We might look on him in his agony and bloody sweat, in his strong  
cries and supplications, when he was sorrowful unto the death, and  
began to be amazed, in apprehensions of the things that were coming  
on him, - of that dreadful trial which he was entering into. We  
might look upon him conflicting with all the powers of darkness, the  
rage and madness of men, suffering in his soul, his body, his name,  
his reputation, his goods, his life; some of these sufferings being  
immediate from God above, others from devils and wicked men, acting  
according to the determinate counsel of God. We might look on him  
praying, weeping, crying out, bleeding, dying, - in all things  
making his soul an offering for sin; so was he "taken from prison,  
and from judgement: and who shall declare his generation? for he was  
cut off from the land of the living: for the transgression," says  
God, "of my people was he smitten," Isa. 53: 8. But these things I  
shall not insist on in particular, but leave them under such a veil  
as may give us a prospect into them, so far as to fill our souls  
with holy admiration.  
 Lord, what is man, that thou art thus mindful of him? and the son  
of man, that thou visitest him? Who has known thy mind, or who has  
been thy counsellor? O the depth of the riches both of the wisdom  
and knowledge of God! how unsearchable are his judgements, and his  
ways past finding out! What shall we say unto these things? That God  
spared not his only Son, but gave him up unto death, and all the  
evils included therein, for such poor, lost sinners as we were; -  
that for our sakes the eternal Son of God should submit himself unto  
all the evils that our natures are obnoxious unto, and that our sins  
had deserved, that we might be delivered!  

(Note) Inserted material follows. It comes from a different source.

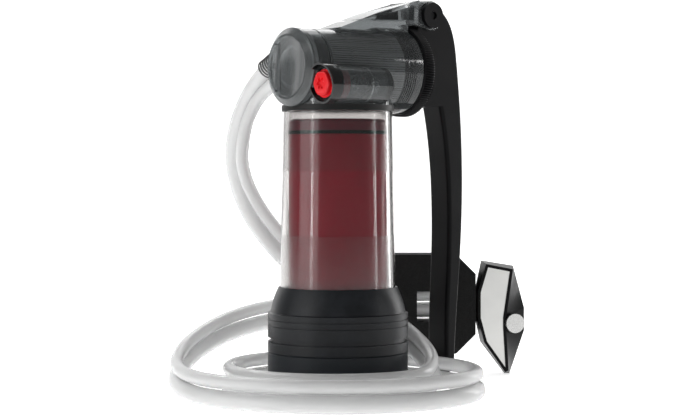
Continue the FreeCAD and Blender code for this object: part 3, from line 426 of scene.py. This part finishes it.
def rubbery(name, colour, rough=0.72):
    """Matt rubber: dusty colour variation and a soft open texture."""
    finish = Finish(name, IOR=1.45, Specular_IOR_Level=0.3)
    dust = finish.noise(70.0, 6.0, 0.65).between(0.35, 0.8)
    fine = finish.noise(2600.0, 2.0)
    finish.colour(finish.blend(dust, rgb(colour, 0.8), rgb(colour, 1.5)))
    finish.rough(dust * 0.15 + (rough - 0.08))
    finish.bump(fine, 0.3, 0.0001)
    return finish.material


def clear(name, colour, rough=0.06, weight=0.93):
    """Smoky clear plastic: faint flow lines in its shine and a slight waviness."""
    finish = Finish(name, IOR=1.49, Transmission_Weight=weight)
    flow = finish.noise(26.0, 3.0, 0.5, finish.stretched((1.0, 1.0, 3.0)))
    wipe = finish.noise(140.0, 5.0, 0.7).between(0.5, 0.85)
    finish.colour(finish.blend(flow, rgb(colour, 0.9), rgb(colour, 1.08)))
    finish.rough(wipe * 0.07 + rough)
    finish.bump(flow, 0.1, 0.0003)
    return finish.material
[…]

 How glorious is the Lord Christ on this account, in the eyes of  
believers! When Adam had sinned, and thereby eternally, according  
unto the sanction of the law, ruined himself and all his posterity,  
he stood ashamed, afraid, trembling, as one ready to perish for  
ever, under the displeasure of God. Death was that which he had  
deserved, and immediate death was that which he looked for. In this  
state the Lord Christ in the promise comes unto him, and says, Poor  
creature! How woeful is thy condition! how deformed is thy  
appearance! What is become of the beauty, of the glory of that image  
of God wherein thou wast created? How hast thou taken on thee the  
monstrous shape and image of Satan? And yet thy present misery, thy  
entrance into dust and darkness, is no way to be compared with what  
is to ensue. Eternal distress lies at the door. But yet look up once  
more, and behold me, that thou mayest have some glimpse of what is  
in the designs of infinite wisdom, love, and grace. Come forth from  
thy vain shelter, thy hiding-place I will put myself into thy  
condition. I will undergo and bear that burden of guilt and  
punishment which would sink thee eternally into the bottom of hell.  
I will pay that which I never took; and be made temporally a curse  
for thee, that thou mayest attain unto eternal blessedness. To the  
same purpose he speaks unto convinced sinners, in the invitation he  
gives them to come unto him.  
 Thus is the Lord Christ set forth in the Gospel, "evidently  
crucified" before our eyes, Gal. 3: 1, - namely, in the  
representation that is made of his glory, - in the sufferings he  
underwent for the discharge of the office he had undertaken. Let us,  
then, behold him as poor, despised, persecuted, reproached, reviled,  
hanged on a tree, - in all, labouring under a sense of the wrath of  
God due unto our sins. Unto this end are they recorded in the  
gospel, - read, preached, and presented unto us. But what can we see  
herein? - what glory is in these things? Are not these the things  
which all the world of Jews and gentiles stumbled and took offence  
at? - those wherein he was appointed to be a stone of stumbling and  
a rock of offence? Was it not esteemed a foolish thing, to look for  
help and deliverance by the miseries of another? - to look for life  
by his death? The apostle declares at large that such it was  
esteemed, 1 Cor. 1. So was it in the wisdom of the world. But even  
on the account of these things is he honourable, glorious, and  
precious in the sight of them that do believe, 1 Pet. 2: 6, 7. For  
even herein he was "the power of God, and the wisdom of God," 1 Cor.  
1: 24. And the apostle declares at large the grounds and reasons of  
the different thoughts and apprehensions of men concerning the cross  
and sufferings of Christ, 2 Cor. 4: 3-6.